Josh doesn't like the reviews of Stephen Thomas Erlewine, who seems to be head honcho at the ever-so-convenient
All Music Guide. I pretty much completely agree. The guy (who is quite outshone by the direct evaluations of John Bush and Sean Cooper, or the vivid descriptions of Jason Ankeny and our very own Ned Raggett) seems to bear all the hallmarks of annoyingly competent reviewing: tedious intros detailing both relevant and irrelevant aspects of the band's history, despite AMG also providing comprehensive biographies; the requisite vague statements about "authenticity", "meaningfulness", "deepness" and "timelessness"; and the most amazing tendency to repeatedly flip-flop around a single idea I've ever come across.

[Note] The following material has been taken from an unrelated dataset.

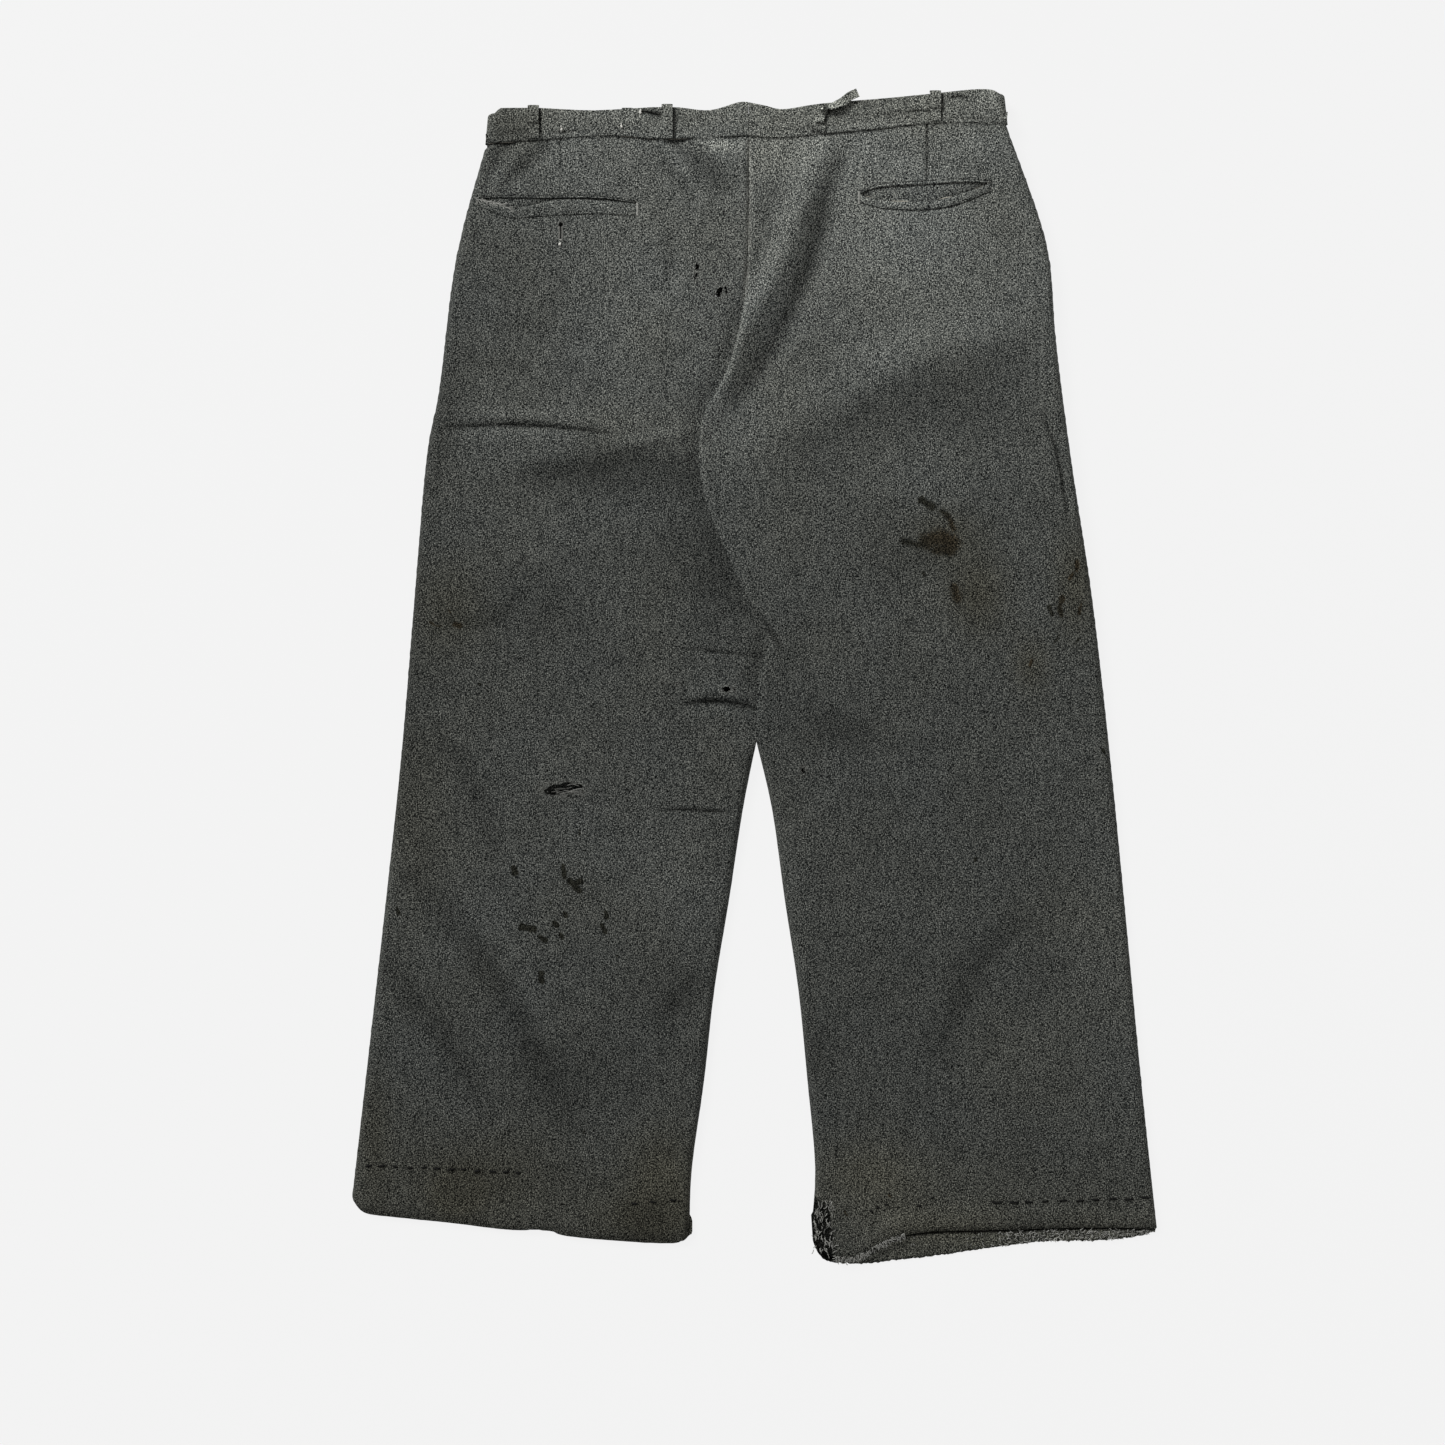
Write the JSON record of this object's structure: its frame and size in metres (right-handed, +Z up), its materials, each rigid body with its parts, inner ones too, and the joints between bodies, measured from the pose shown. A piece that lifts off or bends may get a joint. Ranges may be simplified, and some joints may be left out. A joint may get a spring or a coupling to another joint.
{
  "type": "work trousers",
  "caption": "Loose straight work trousers lying flat with the back up: welt back pockets, slanted front pockets, belt loops, button fly and legs that fold at the knee.",
  "frame": {"origin": "on the floor under the middle of the trousers' box", "axes": "+X to the right as they lie with the back up, +Y from the hems to the waistband, +Z up from the floor"},
  "size_m": [0.708, 1.0331, 0.024],
  "materials": {
    "grey_cloth": "marled salt-and-pepper cotton cloth, worn and faded",
    "pocketing": "plain cotton pocketing and lining",
    "pale_thread": "pale sewing thread",
    "dark_thread": "black hand-sewing thread",
    "button": "dark pressed button, satin"
  },
  "bodies": {
    "seat": {"left_back_panel": "grey_cloth", "right_back_panel": "grey_cloth", "left_front_panel": "grey_cloth", "right_front_panel": "grey_cloth", "left_outseam": "grey_cloth", "right_outseam": "grey_cloth", "left_inseam": "grey_cloth", "right_inseam": "grey_cloth", "seat_seam": "grey_cloth", "front_rise_seam": "grey_cloth", "left_waistband": "grey_cloth", "right_waistband": "grey_cloth", "left_waistband_lining": "pocketing", "right_waistband_lining": "pocketing", "back_left_outer_loop": "grey_cloth", "back_left_inner_loop": "grey_cloth", "back_right_outer_loop": "grey_cloth", "front_left_loop": "grey_cloth", "front_right_loop": "grey_cloth", "torn_loop_stub": "grey_cloth", "left_back_dart": "grey_cloth", "right_back_dart": "grey_cloth", "left_back_pocket_welt": "grey_cloth", "right_back_pocket_welt": "grey_cloth", "left_back_pocket_bag": "pocketing", "right_back_pocket_bag": "pocketing", "left_back_pocket_facing": "grey_cloth", "right_back_pocket_facing": "grey_cloth", "back_pocket_button": "button", "left_front_pocket_bag": "pocketing", "right_front_pocket_bag": "pocketing", "left_front_pocket_edge": "grey_cloth", "right_front_pocket_edge": "grey_cloth", "fly_shield": "grey_cloth", "fly_buttons": "button", "waist_button": "button", "pocket_bar_tacks": "pale_thread", "brace_button_threads": "pale_thread"},
    "left_leg": {"left_lower_back_panel": "grey_cloth", "left_lower_front_panel": "grey_cloth", "left_lower_outseam": "grey_cloth", "left_lower_inseam": "grey_cloth", "left_hem_facing": "grey_cloth", "left_hem_stitches": "dark_thread"},
    "right_leg": {"right_lower_back_panel": "grey_cloth", "right_lower_front_panel": "grey_cloth", "right_lower_outseam": "grey_cloth", "right_lower_inseam": "grey_cloth", "right_hem_facing": "grey_cloth", "right_hem_stitches": "dark_thread"},
    "fly_flap": {"fly_overlap": "grey_cloth", "waistband_tab": "grey_cloth", "fly_buttonhole_facing": "grey_cloth"},
    "torn_loop_strip": {"torn_loop": "grey_cloth"}
  },
  "joints": [
    {"name": "left_leg_fold", "type": "hinge", "parent": "seat", "child": "left_leg", "pos_m": [-0.172, -0.1905, 0.0145], "axis": [-1, 0, 0], "range_deg": [0, 170]},
    {"name": "right_leg_fold", "type": "hinge", "parent": "seat", "child": "right_leg", "pos_m": [0.176, -0.1905, 0.0145], "axis": [-1, 0, 0], "range_deg": [0, 170]},
    {"name": "fly_open", "type": "hinge", "parent": "seat", "child": "fly_flap", "pos_m": [-0.0383, 0.39, 0], "axis": [0, 1, 0], "range_deg": [0, 110]},
    {"name": "torn_loop_swing", "type": "hinge", "parent": "seat", "child": "torn_loop_strip", "pos_m": [0.057, 0.485, 0.02], "axis": [1, 0, 0], "range_deg": [0, 160]}
  ]
}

The man's crowning moment to date must be his
orgiastic equivocation over the Oasis's
Standing On The Shoulders Of Giants. To whit:
"If it were up to Noel, Standing on the Shoulder of Giants would have been a mellow, midtempo collection of mild psychedelia, spiked with hints of big beat and electronica to prove that he's with it. And that's sort of what the album is, at least in the most reductive sense. The question is whether that's a good or a bad thing."
Really, ladies and gentlemen, does any comment need to be made? Anyway, I guess it just annoys me that the potential for valuable musical criticism exists on all fronts, and yet it is repeatedly strangled by aging musicologists and past-it loudmouths who in an effort to either push the party line or prove their relevance fail to ever come to grips with the music itself.